The Fianna Fáil TD, Sean Doherty, has become the latest high-profile person to have a planning application in Co Roscommon challenged by the Friends of the Irish Environment (FIE).
The group has previously objected to plans by the President, Mrs McAleese, to build a house in a lakeside location in the county.
Mr Doherty told The Irish Times he had not been aware an objection had been lodged to his application to renovate and extend his home in Cootehall. The 1970s bungalow is situated on top of a small hill with views over the Boyle river, a tributary of the Shannon. Responding to a claim in the FIE objection that his existing house is "a notorious eyesore in this relatively unspoiled and protected landscape", the Longford/ Roscommon TD said it was an "outrageous" comment.
Mr Doherty accepted, however, an FIE assertion that the application involved "the virtual reconstruction of the existing house".
He said the plans submitted would change the height and appearance of the bungalow. It would be a storey-and-a-half in height, and stone would also be added to the outside to match two other houses he has built on an adjacent site. The rooms would be extended, but it would remain a four-bedroom house, he said.
He also pointed out that he had been given planning permission for a marina just below his house, but in the two years since this was granted he has not started work on it. Mr Doherty's house was at the centre of much controversy in the 1980s over the construction of a perimeter wall at taxpayers' expense. While it was supposed to have been built for security reasons, it was only about four feet high. At one point, Mr Doherty said the wall was "to keep Seamus Brennan from looking in".
Roscommon County Council requested additional information from Mr Doherty about his house extension in November. He said a council engineer spoke to him and informed him of some "small requirements", and he had subsequently changed his plans to meet these.
It is believed Mr Doherty scaled down the size of a proposed conservatory. The council also drew his attention to a council-commissioned plan for the Lough Key area which limits development and gives guidelines on house design.
Mr Doherty's finished house would be much larger than the average home as it would be above the maximum 210 square metres required to qualify for the Upper Shannon rural renewal tax scheme which owner-occupiers who renovate houses can avail of.
The TD stressed he would not be benefiting from the tax scheme for the renovations to his home. But a development of 13 new houses built by Mr Doherty in Cootehall will qualify for the tax incentive scheme.
He said the traditional style houses had received much praise.
"What I would say is that I have made a bigger contribution to the environment of Cootehall than any of these 'friends'," Mr Doherty said.
He pointed out he had not read the FIE objection and therefore could not comment fully but said he could not understand the reason for it. "Maybe I am a victim of what they consider their duty to object. But I put my own name on the application rather than anybody else's and I think that makes a statement about my openness. And I have gone through all the statutory procedures," Mr Doherty said.
The Friends of the Irish Environment objection states that Mr Doherty's house is in "a prominent site of high visual amenity, particularly with regard to the navigation approach to Cootehall from Lough Eidin where the existing structure to which an addition is proposed is a notorious eyesore in this relatively unspoiled and protected landscape".

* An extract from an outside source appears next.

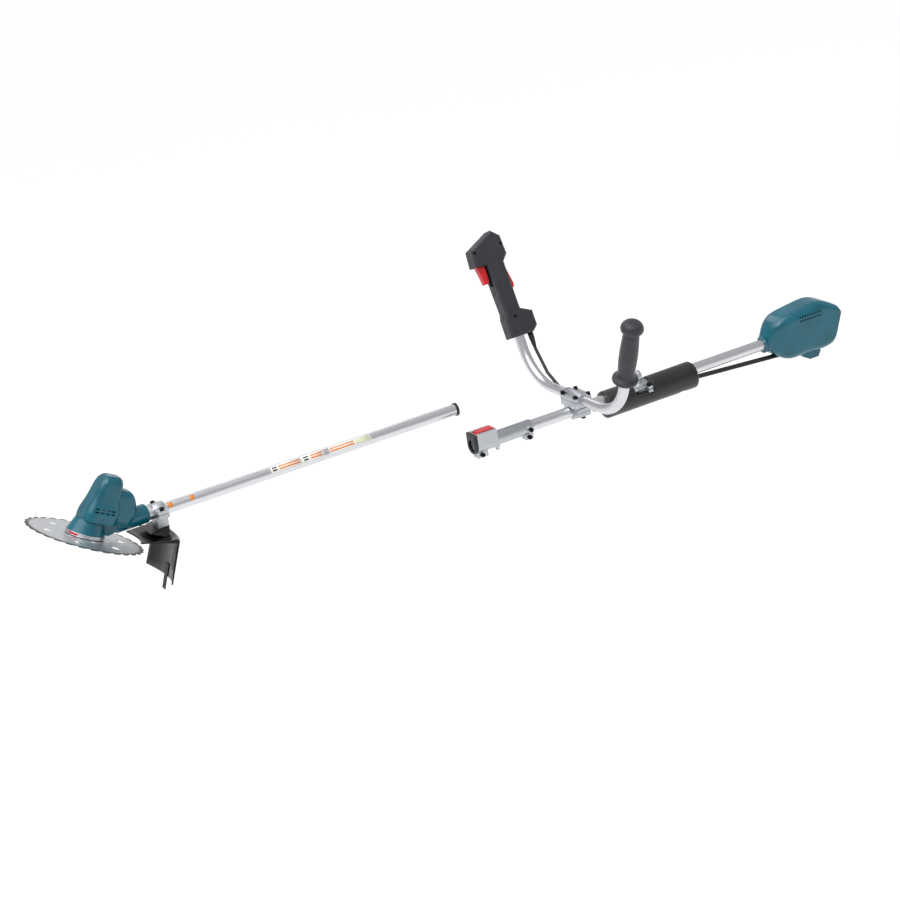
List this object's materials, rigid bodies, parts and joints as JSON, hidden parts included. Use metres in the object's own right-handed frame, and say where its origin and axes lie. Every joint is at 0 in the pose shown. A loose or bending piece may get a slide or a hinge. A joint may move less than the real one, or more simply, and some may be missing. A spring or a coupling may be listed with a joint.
{
  "type": "brush cutter",
  "caption": "Battery brush cutter with a toothed steel blade, a two-piece shaft shown with its halves apart, a raised U-shaped handlebar and a hip pad.",
  "frame": {"origin": "centre of the harness eye on the upper shaft", "axes": "+X along the shaft from the blade to the battery end, +Y to the user's right (trigger side), +Z square to the shaft, towards the grips"},
  "size_m": [1.8566, 0.579, 0.4165],
  "materials": {
    "teal_housing": "glossy moulded",
    "red_plastic": "glossy moulded",
    "black_plastic": "fine grained",
    "grip_plastic": "fine grained",
    "grip_rubber": "moulded",
    "guard_plastic": "glossy moulded",
    "pipe_aluminium": "satin anodised",
    "cast_aluminium": "fine cast",
    "bright_aluminium": "machined",
    "bolt_steel": "black oxide",
    "bright_steel": "ground",
    "blade_steel": "polished",
    "foam": "ribbed foam",
    "cable_rubber": "smooth",
    "seal_rubber": "smooth",
    "circuit": "resin",
    "contact_brass": "plated"
  },
  "bodies": {
    "upper_unit": {"coupler_body": "cast_aluminium", "coupler_bezel": "black_plastic", "lever_pin": "bright_steel", "coupler_screws": "bolt_steel", "upper_pipe": "pipe_aluminium", "upper_socket": "black_plastic", "handle_base": "cast_aluminium", "handle_strap": "cast_aluminium", "handle_cap": "cast_aluminium", "handle_bolts": "bolt_steel", "handlebar": "pipe_aluminium", "left_grip": "grip_rubber", "grip_shell_inner": "grip_plastic", "grip_shell_outer": "grip_plastic", "grip_screws": "bolt_steel", "grip_pins": "bright_steel", "grip_switch": "black_plastic", "strain_relief": "cable_rubber", "switch_cable": "cable_rubber", "power_cable": "cable_rubber", "hanger": "cast_aluminium", "hanger_bolt": "bolt_steel", "hip_pad": "foam", "rear_shell_left": "teal_housing", "rear_shell_right": "teal_housing", "rear_screws": "bolt_steel", "control_board": "circuit", "battery_rail": "black_plastic", "battery_contacts": "contact_brass"},
    "release_lever": {"release_lever": "red_plastic"},
    "locating_pin": {"locating_pin": "bright_steel"},
    "trigger": {"trigger": "red_plastic"},
    "lock_lever": {"lock_lever": "red_plastic"},
    "mouth_seal": {"mouth_seal": "seal_rubber"},
    "lower_unit": {"lower_pipe": "pipe_aluminium", "lower_plug": "black_plastic", "spindle_bearings": "bright_steel", "motor_bearings": "bright_steel", "gear_case": "bright_aluminium", "motor_plate": "bright_aluminium", "motor_stator": "bright_steel", "motor_cap": "bright_aluminium", "head_cover_left": "teal_housing", "head_cover_right": "teal_housing", "head_screws": "bolt_steel", "head_skirt": "teal_housing", "motor_lead": "cable_rubber", "pipe_clamp": "cast_aluminium", "guard_bracket": "cast_aluminium", "guard": "guard_plastic", "guard_bolts": "bolt_steel", "line_cutter": "bright_steel"},
    "blade_unit": {"spindle": "bright_steel", "spindle_gear": "bright_steel", "receiver_washer": "bright_steel", "blade": "blade_steel", "clamp_washer": "bright_steel", "blade_nut": "bolt_steel"},
    "motor_unit": {"motor_rotor": "bright_steel", "motor_pinion": "bright_steel"}
  },
  "joints": [
    {"name": "line_up", "type": "slide", "parent": "upper_unit", "child": "mouth_seal", "axis": [0, -0.4856, -0.8742], "range_m": [0, 0.08236]},
    {"name": "insert", "type": "slide", "parent": "mouth_seal", "child": "lower_unit", "axis": [1, 0, 0], "range_m": [0, 0.08]},
    {"name": "blade_spin", "type": "hinge", "parent": "lower_unit", "child": "blade_unit", "pos_m": [-1.2345, 0.04, 0.045], "axis": [0.4695, 0, 0.8829], "continuous": true},
    {"name": "motor_spin", "type": "hinge", "parent": "lower_unit", "child": "motor_unit", "pos_m": [-1.21684, 0.04, 0.03561], "axis": [0.4695, 0, 0.8829], "continuous": true},
    {"name": "release_lever", "type": "hinge", "parent": "upper_unit", "child": "release_lever", "pos_m": [-0.399, 0, -0.0065], "axis": [0, -1, 0], "range_deg": [0, 50]},
    {"name": "locating_pin", "type": "slide", "parent": "upper_unit", "child": "locating_pin", "axis": [0, 0, 1], "range_m": [0, 0.003]},
    {"name": "trigger", "type": "hinge", "parent": "upper_unit", "child": "trigger", "pos_m": [-0.193, 0.27148, 0.25672], "axis": [0, -0.9232, 0.3843], "range_deg": [0, 12], "stiffness_Nm_per_rad": 0.3, "springref_deg": -11.46},
    {"name": "lock_lever", "type": "hinge", "parent": "upper_unit", "child": "lock_lever", "pos_m": [-0.1425, 0.26033, 0.22994], "axis": [0, 0.9232, -0.3843], "range_deg": [0, 5], "stiffness_Nm_per_rad": 0.2, "springref_deg": -11.46}
  ],
  "couplings": [
    {"joint": "motor_spin", "follows": "blade_spin", "ratio": -3}
  ]
}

It says inadequate information is given in the original plans for a visual impact analysis and says "a fundamental redesign" of the house may be necessary to achieve the requirements of the County Development Plan.
Specification of materials is inadequate, it says, and it is "particularly undesirable that the specifications should refer to an either/or option of double-glazed uPVC or hardwood windows".
FIE says an appraisal of the existing septic tank and percolation area should be carried out to establish if measures are required to accommodate the extension.
Mr Doherty may be facing a long process as a spokesman for the Cork-based FIE said it would consider an appeal to An Bord Pleanála if permission was granted.
Meanwhile, the McAleese family's plans for a house nearby on the shores of Lough Eidin are again with An Bord Pleanála. It upheld an earlier appeal and a revised application, approved by Roscommon County Council, has again been appealed to An Bord Pleanála. An FIE spokesman said they were not targeting high-profile people. "We are targeting outrageous examples, and these don't generally come from poor people," he said.
They were concerned that planning permission was being given in Roscommon in areas where there was inadequate drainage.